─── SUPPLIED INFORMATION ───
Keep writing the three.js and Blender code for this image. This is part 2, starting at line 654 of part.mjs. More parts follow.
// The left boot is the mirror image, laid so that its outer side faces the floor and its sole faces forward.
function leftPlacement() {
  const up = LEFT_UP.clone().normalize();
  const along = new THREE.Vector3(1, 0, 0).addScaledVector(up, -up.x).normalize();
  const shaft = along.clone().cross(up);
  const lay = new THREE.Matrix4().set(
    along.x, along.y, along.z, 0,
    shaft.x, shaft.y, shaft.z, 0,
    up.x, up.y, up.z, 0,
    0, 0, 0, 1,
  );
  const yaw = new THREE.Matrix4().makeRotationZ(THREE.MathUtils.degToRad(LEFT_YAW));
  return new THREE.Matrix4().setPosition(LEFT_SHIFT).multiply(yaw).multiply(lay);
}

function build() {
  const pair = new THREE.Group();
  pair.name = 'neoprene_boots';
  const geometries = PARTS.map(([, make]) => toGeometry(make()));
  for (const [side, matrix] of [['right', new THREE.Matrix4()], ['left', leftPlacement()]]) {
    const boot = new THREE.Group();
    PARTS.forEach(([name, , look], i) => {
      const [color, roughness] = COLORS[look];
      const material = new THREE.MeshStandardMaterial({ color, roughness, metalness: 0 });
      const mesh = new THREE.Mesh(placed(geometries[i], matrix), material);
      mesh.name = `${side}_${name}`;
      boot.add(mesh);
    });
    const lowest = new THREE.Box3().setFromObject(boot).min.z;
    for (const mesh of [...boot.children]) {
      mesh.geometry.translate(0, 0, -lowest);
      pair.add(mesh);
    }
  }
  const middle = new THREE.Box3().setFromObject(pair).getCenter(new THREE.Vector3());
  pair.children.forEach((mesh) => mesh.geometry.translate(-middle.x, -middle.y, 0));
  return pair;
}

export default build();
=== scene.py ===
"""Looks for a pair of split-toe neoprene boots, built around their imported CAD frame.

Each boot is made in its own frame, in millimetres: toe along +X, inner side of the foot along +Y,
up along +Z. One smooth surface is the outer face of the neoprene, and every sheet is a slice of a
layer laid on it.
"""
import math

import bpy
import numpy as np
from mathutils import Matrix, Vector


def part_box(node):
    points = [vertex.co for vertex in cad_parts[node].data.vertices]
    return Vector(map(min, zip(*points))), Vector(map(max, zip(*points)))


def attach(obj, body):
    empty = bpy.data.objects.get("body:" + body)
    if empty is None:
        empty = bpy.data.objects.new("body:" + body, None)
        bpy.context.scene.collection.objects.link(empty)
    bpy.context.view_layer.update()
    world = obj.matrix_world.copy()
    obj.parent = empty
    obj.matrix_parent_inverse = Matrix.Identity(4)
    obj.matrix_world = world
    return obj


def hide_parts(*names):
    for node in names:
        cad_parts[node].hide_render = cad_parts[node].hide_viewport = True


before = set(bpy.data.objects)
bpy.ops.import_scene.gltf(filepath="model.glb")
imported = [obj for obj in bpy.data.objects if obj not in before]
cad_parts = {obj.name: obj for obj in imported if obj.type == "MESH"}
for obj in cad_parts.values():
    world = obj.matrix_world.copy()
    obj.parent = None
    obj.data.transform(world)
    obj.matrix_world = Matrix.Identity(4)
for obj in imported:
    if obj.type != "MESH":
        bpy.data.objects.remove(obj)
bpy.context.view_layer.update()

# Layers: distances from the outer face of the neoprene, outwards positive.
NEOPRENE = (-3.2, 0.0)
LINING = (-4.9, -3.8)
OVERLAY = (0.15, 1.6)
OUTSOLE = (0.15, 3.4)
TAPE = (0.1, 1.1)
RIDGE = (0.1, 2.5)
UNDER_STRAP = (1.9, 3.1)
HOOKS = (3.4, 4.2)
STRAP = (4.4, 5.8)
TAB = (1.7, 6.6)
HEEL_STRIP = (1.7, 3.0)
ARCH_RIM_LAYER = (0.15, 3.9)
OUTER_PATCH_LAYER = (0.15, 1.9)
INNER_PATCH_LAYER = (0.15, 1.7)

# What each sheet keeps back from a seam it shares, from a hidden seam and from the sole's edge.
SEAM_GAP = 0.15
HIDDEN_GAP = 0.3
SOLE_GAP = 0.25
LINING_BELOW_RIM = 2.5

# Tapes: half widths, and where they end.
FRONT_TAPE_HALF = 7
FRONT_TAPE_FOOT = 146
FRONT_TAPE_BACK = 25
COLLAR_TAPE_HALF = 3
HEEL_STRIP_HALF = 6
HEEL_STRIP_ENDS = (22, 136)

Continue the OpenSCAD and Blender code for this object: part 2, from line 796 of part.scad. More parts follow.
───
### PROBLEM
Your answer should consist only of the lines from the one with "in imported if" through the end of the data above, reproduced exactly.

### SOLUTION
cad_parts = {obj.name: obj for obj in imported if obj.type == "MESH"}
for obj in cad_parts.values():
    world = obj.matrix_world.copy()
    obj.parent = None
    obj.data.transform(world)
    obj.matrix_world = Matrix.Identity(4)
for obj in imported:
    if obj.type != "MESH":
        bpy.data.objects.remove(obj)
bpy.context.view_layer.update()

# Layers: distances from the outer face of the neoprene, outwards positive.
NEOPRENE = (-3.2, 0.0)
LINING = (-4.9, -3.8)
OVERLAY = (0.15, 1.6)
OUTSOLE = (0.15, 3.4)
TAPE = (0.1, 1.1)
RIDGE = (0.1, 2.5)
UNDER_STRAP = (1.9, 3.1)
HOOKS = (3.4, 4.2)
STRAP = (4.4, 5.8)
TAB = (1.7, 6.6)
HEEL_STRIP = (1.7, 3.0)
ARCH_RIM_LAYER = (0.15, 3.9)
OUTER_PATCH_LAYER = (0.15, 1.9)
INNER_PATCH_LAYER = (0.15, 1.7)

# What each sheet keeps back from a seam it shares, from a hidden seam and from the sole's edge.
SEAM_GAP = 0.15
HIDDEN_GAP = 0.3
SOLE_GAP = 0.25
LINING_BELOW_RIM = 2.5

# Tapes: half widths, and where they end.
FRONT_TAPE_HALF = 7
FRONT_TAPE_FOOT = 146
FRONT_TAPE_BACK = 25
COLLAR_TAPE_HALF = 3
HEEL_STRIP_HALF = 6
HEEL_STRIP_ENDS = (22, 136)

Continue the OpenSCAD and Blender code for this object: part 2, from line 796 of part.scad. More parts follow.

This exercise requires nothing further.